● Set problem
Print the data exactly, leaving nothing out.

● Collection entries

☆ ☆ ☆ ☆ ☆

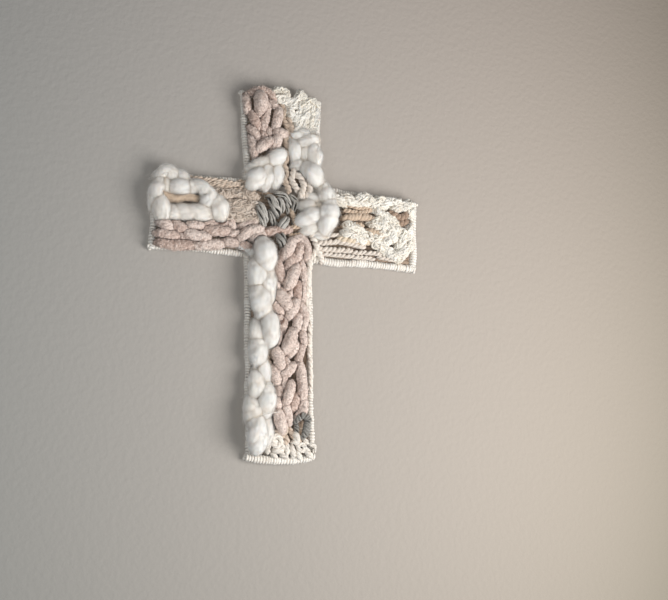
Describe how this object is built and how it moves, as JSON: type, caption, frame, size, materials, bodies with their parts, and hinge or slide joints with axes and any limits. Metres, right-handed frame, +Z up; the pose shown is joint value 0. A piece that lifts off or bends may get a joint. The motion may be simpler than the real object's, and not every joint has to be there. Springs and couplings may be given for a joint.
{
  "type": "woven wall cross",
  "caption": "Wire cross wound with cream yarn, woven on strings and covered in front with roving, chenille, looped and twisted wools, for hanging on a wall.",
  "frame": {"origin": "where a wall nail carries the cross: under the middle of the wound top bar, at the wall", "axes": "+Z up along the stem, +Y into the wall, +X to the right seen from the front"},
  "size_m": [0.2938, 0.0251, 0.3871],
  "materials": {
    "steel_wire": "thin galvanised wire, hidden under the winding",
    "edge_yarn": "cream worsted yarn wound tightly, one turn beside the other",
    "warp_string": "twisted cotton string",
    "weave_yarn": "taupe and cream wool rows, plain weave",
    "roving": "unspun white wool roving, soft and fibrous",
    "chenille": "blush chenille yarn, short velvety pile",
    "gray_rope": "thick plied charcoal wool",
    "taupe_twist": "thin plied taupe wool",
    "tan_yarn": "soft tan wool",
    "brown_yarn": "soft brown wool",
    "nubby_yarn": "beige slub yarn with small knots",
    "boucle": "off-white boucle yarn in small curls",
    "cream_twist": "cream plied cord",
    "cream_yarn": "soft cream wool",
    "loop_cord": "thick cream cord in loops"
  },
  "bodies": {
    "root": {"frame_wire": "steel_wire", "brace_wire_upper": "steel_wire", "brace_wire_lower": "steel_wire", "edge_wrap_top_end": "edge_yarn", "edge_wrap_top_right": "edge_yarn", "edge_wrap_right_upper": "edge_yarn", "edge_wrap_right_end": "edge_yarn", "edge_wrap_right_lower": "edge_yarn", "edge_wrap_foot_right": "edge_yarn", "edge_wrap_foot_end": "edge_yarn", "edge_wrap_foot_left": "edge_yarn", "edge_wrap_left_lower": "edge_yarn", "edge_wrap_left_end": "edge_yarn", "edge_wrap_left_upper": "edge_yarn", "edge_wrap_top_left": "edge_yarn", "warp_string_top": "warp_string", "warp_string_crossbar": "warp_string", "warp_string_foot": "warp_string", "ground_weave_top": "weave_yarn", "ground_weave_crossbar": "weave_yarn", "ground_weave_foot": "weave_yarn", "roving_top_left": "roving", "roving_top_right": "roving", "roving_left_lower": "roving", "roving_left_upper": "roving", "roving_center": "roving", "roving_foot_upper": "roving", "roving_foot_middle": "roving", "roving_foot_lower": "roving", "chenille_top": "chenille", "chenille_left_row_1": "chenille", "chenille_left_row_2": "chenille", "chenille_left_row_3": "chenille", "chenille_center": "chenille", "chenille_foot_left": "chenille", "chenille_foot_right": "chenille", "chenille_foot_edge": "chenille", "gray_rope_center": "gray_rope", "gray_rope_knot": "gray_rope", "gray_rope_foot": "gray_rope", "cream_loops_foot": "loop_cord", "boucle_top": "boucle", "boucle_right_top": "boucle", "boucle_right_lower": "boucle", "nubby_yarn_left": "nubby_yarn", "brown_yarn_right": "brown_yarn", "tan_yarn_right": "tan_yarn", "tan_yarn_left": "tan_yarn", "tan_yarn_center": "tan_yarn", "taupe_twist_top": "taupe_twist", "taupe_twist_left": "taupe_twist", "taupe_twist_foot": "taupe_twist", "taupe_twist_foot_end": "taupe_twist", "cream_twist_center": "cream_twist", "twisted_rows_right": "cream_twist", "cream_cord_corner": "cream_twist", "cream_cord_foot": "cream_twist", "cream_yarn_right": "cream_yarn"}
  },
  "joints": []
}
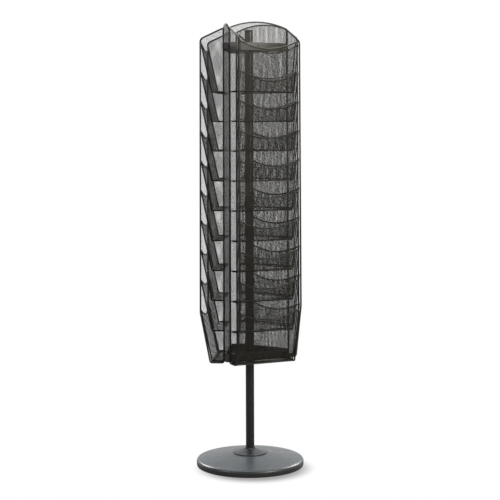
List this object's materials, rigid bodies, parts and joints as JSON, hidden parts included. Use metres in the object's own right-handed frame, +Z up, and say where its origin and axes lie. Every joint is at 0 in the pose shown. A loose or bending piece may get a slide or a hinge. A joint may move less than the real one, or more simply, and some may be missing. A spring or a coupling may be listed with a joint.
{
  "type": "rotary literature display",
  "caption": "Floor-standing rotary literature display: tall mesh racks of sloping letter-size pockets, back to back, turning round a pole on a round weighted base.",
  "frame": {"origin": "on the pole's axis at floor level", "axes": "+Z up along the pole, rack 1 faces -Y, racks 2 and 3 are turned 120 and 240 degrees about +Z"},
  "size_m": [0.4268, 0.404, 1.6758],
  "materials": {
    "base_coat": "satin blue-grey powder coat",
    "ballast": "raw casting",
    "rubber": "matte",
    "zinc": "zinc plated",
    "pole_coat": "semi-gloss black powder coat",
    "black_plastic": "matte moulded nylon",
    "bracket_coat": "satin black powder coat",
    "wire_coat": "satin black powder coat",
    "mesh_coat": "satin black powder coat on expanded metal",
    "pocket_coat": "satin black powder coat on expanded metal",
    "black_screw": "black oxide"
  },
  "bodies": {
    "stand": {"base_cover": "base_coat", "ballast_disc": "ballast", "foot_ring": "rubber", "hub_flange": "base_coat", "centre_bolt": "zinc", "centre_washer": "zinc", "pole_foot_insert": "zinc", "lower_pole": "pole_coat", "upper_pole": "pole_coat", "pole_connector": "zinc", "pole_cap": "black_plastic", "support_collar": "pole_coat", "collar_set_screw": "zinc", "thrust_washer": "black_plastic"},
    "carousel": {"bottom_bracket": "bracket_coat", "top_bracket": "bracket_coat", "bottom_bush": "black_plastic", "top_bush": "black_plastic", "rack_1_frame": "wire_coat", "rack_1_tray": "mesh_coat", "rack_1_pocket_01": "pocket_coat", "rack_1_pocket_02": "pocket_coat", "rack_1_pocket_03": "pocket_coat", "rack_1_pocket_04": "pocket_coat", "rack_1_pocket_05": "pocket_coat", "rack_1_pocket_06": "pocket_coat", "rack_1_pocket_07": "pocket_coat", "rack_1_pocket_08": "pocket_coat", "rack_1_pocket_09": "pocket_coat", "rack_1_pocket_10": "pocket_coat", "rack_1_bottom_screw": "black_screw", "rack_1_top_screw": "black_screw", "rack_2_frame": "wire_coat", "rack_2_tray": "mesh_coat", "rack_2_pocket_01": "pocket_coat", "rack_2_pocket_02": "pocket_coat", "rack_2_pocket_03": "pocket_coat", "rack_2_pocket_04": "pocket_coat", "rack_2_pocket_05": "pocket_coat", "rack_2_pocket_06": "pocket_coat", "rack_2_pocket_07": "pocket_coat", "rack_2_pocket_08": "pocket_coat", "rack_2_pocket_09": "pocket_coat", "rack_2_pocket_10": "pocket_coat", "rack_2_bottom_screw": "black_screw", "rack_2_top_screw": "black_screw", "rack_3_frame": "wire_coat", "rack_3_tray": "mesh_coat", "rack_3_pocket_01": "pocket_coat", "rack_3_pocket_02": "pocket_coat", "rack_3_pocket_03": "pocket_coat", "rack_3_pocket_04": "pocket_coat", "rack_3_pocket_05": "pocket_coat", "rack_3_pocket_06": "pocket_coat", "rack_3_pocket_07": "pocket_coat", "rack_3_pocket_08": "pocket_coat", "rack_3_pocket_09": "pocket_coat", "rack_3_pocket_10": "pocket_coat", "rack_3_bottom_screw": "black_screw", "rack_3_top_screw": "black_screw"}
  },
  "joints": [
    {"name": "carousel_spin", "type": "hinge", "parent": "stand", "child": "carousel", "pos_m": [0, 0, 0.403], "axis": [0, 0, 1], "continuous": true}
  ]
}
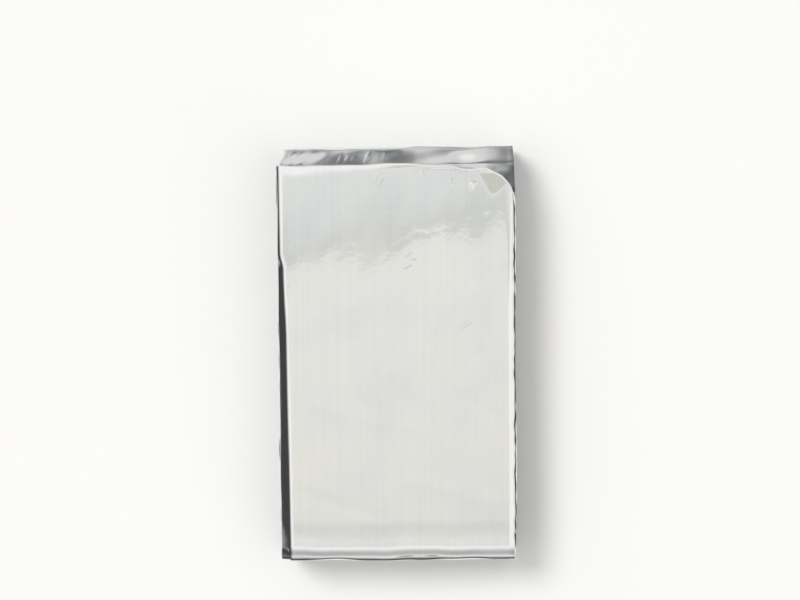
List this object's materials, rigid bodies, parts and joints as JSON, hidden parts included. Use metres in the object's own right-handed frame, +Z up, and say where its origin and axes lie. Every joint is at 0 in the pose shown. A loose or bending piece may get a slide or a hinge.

☆ ☆ ☆ ☆ ☆

● Response to this exercise
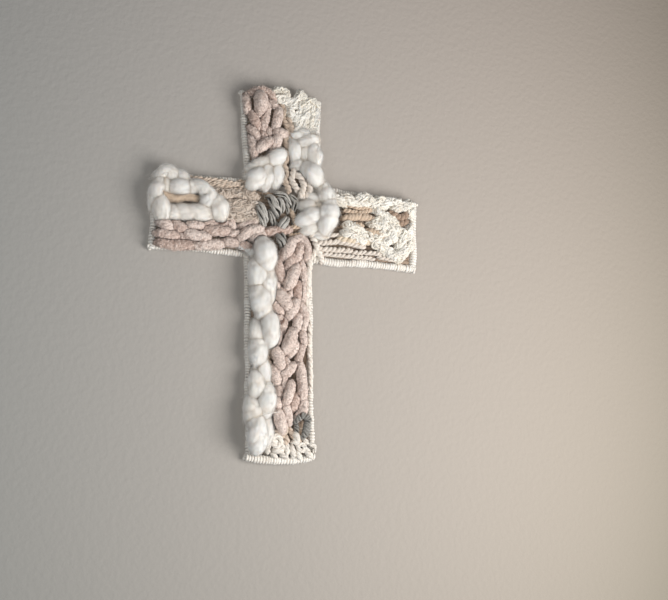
Describe how this object is built and how it moves, as JSON: type, caption, frame, size, materials, bodies with their parts, and hinge or slide joints with axes and any limits. Metres, right-handed frame, +Z up; the pose shown is joint value 0. A piece that lifts off or bends may get a joint. The motion may be simpler than the real object's, and not every joint has to be there. Springs and couplings may be given for a joint.
{
  "type": "woven wall cross",
  "caption": "Wire cross wound with cream yarn, woven on strings and covered in front with roving, chenille, looped and twisted wools, for hanging on a wall.",
  "frame": {"origin": "where a wall nail carries the cross: under the middle of the wound top bar, at the wall", "axes": "+Z up along the stem, +Y into the wall, +X to the right seen from the front"},
  "size_m": [0.2938, 0.0251, 0.3871],
  "materials": {
    "steel_wire": "thin galvanised wire, hidden under the winding",
    "edge_yarn": "cream worsted yarn wound tightly, one turn beside the other",
    "warp_string": "twisted cotton string",
    "weave_yarn": "taupe and cream wool rows, plain weave",
    "roving": "unspun white wool roving, soft and fibrous",
    "chenille": "blush chenille yarn, short velvety pile",
    "gray_rope": "thick plied charcoal wool",
    "taupe_twist": "thin plied taupe wool",
    "tan_yarn": "soft tan wool",
    "brown_yarn": "soft brown wool",
    "nubby_yarn": "beige slub yarn with small knots",
    "boucle": "off-white boucle yarn in small curls",
    "cream_twist": "cream plied cord",
    "cream_yarn": "soft cream wool",
    "loop_cord": "thick cream cord in loops"
  },
  "bodies": {
    "root": {"frame_wire": "steel_wire", "brace_wire_upper": "steel_wire", "brace_wire_lower": "steel_wire", "edge_wrap_top_end": "edge_yarn", "edge_wrap_top_right": "edge_yarn", "edge_wrap_right_upper": "edge_yarn", "edge_wrap_right_end": "edge_yarn", "edge_wrap_right_lower": "edge_yarn", "edge_wrap_foot_right": "edge_yarn", "edge_wrap_foot_end": "edge_yarn", "edge_wrap_foot_left": "edge_yarn", "edge_wrap_left_lower": "edge_yarn", "edge_wrap_left_end": "edge_yarn", "edge_wrap_left_upper": "edge_yarn", "edge_wrap_top_left": "edge_yarn", "warp_string_top": "warp_string", "warp_string_crossbar": "warp_string", "warp_string_foot": "warp_string", "ground_weave_top": "weave_yarn", "ground_weave_crossbar": "weave_yarn", "ground_weave_foot": "weave_yarn", "roving_top_left": "roving", "roving_top_right": "roving", "roving_left_lower": "roving", "roving_left_upper": "roving", "roving_center": "roving", "roving_foot_upper": "roving", "roving_foot_middle": "roving", "roving_foot_lower": "roving", "chenille_top": "chenille", "chenille_left_row_1": "chenille", "chenille_left_row_2": "chenille", "chenille_left_row_3": "chenille", "chenille_center": "chenille", "chenille_foot_left": "chenille", "chenille_foot_right": "chenille", "chenille_foot_edge": "chenille", "gray_rope_center": "gray_rope", "gray_rope_knot": "gray_rope", "gray_rope_foot": "gray_rope", "cream_loops_foot": "loop_cord", "boucle_top": "boucle", "boucle_right_top": "boucle", "boucle_right_lower": "boucle", "nubby_yarn_left": "nubby_yarn", "brown_yarn_right": "brown_yarn", "tan_yarn_right": "tan_yarn", "tan_yarn_left": "tan_yarn", "tan_yarn_center": "tan_yarn", "taupe_twist_top": "taupe_twist", "taupe_twist_left": "taupe_twist", "taupe_twist_foot": "taupe_twist", "taupe_twist_foot_end": "taupe_twist", "cream_twist_center": "cream_twist", "twisted_rows_right": "cream_twist", "cream_cord_corner": "cream_twist", "cream_cord_foot": "cream_twist", "cream_yarn_right": "cream_yarn"}
  },
  "joints": []
}
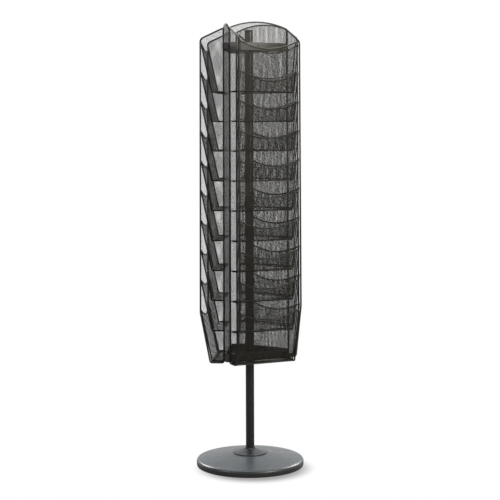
List this object's materials, rigid bodies, parts and joints as JSON, hidden parts included. Use metres in the object's own right-handed frame, +Z up, and say where its origin and axes lie. Every joint is at 0 in the pose shown. A loose or bending piece may get a slide or a hinge. A joint may move less than the real one, or more simply, and some may be missing. A spring or a coupling may be listed with a joint.
{
  "type": "rotary literature display",
  "caption": "Floor-standing rotary literature display: tall mesh racks of sloping letter-size pockets, back to back, turning round a pole on a round weighted base.",
  "frame": {"origin": "on the pole's axis at floor level", "axes": "+Z up along the pole, rack 1 faces -Y, racks 2 and 3 are turned 120 and 240 degrees about +Z"},
  "size_m": [0.4268, 0.404, 1.6758],
  "materials": {
    "base_coat": "satin blue-grey powder coat",
    "ballast": "raw casting",
    "rubber": "matte",
    "zinc": "zinc plated",
    "pole_coat": "semi-gloss black powder coat",
    "black_plastic": "matte moulded nylon",
    "bracket_coat": "satin black powder coat",
    "wire_coat": "satin black powder coat",
    "mesh_coat": "satin black powder coat on expanded metal",
    "pocket_coat": "satin black powder coat on expanded metal",
    "black_screw": "black oxide"
  },
  "bodies": {
    "stand": {"base_cover": "base_coat", "ballast_disc": "ballast", "foot_ring": "rubber", "hub_flange": "base_coat", "centre_bolt": "zinc", "centre_washer": "zinc", "pole_foot_insert": "zinc", "lower_pole": "pole_coat", "upper_pole": "pole_coat", "pole_connector": "zinc", "pole_cap": "black_plastic", "support_collar": "pole_coat", "collar_set_screw": "zinc", "thrust_washer": "black_plastic"},
    "carousel": {"bottom_bracket": "bracket_coat", "top_bracket": "bracket_coat", "bottom_bush": "black_plastic", "top_bush": "black_plastic", "rack_1_frame": "wire_coat", "rack_1_tray": "mesh_coat", "rack_1_pocket_01": "pocket_coat", "rack_1_pocket_02": "pocket_coat", "rack_1_pocket_03": "pocket_coat", "rack_1_pocket_04": "pocket_coat", "rack_1_pocket_05": "pocket_coat", "rack_1_pocket_06": "pocket_coat", "rack_1_pocket_07": "pocket_coat", "rack_1_pocket_08": "pocket_coat", "rack_1_pocket_09": "pocket_coat", "rack_1_pocket_10": "pocket_coat", "rack_1_bottom_screw": "black_screw", "rack_1_top_screw": "black_screw", "rack_2_frame": "wire_coat", "rack_2_tray": "mesh_coat", "rack_2_pocket_01": "pocket_coat", "rack_2_pocket_02": "pocket_coat", "rack_2_pocket_03": "pocket_coat", "rack_2_pocket_04": "pocket_coat", "rack_2_pocket_05": "pocket_coat", "rack_2_pocket_06": "pocket_coat", "rack_2_pocket_07": "pocket_coat", "rack_2_pocket_08": "pocket_coat", "rack_2_pocket_09": "pocket_coat", "rack_2_pocket_10": "pocket_coat", "rack_2_bottom_screw": "black_screw", "rack_2_top_screw": "black_screw", "rack_3_frame": "wire_coat", "rack_3_tray": "mesh_coat", "rack_3_pocket_01": "pocket_coat", "rack_3_pocket_02": "pocket_coat", "rack_3_pocket_03": "pocket_coat", "rack_3_pocket_04": "pocket_coat", "rack_3_pocket_05": "pocket_coat", "rack_3_pocket_06": "pocket_coat", "rack_3_pocket_07": "pocket_coat", "rack_3_pocket_08": "pocket_coat", "rack_3_pocket_09": "pocket_coat", "rack_3_pocket_10": "pocket_coat", "rack_3_bottom_screw": "black_screw", "rack_3_top_screw": "black_screw"}
  },
  "joints": [
    {"name": "carousel_spin", "type": "hinge", "parent": "stand", "child": "carousel", "pos_m": [0, 0, 0.403], "axis": [0, 0, 1], "continuous": true}
  ]
}
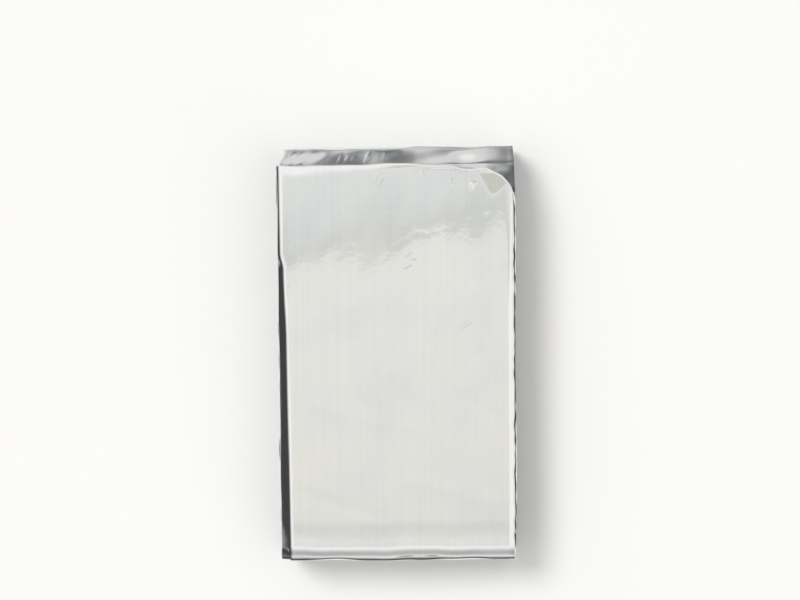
List this object's materials, rigid bodies, parts and joints as JSON, hidden parts included. Use metres in the object's own right-handed frame, +Z up, and say where its origin and axes lie. Every joint is at 0 in the pose shown. A loose or bending piece may get a slide or a hinge.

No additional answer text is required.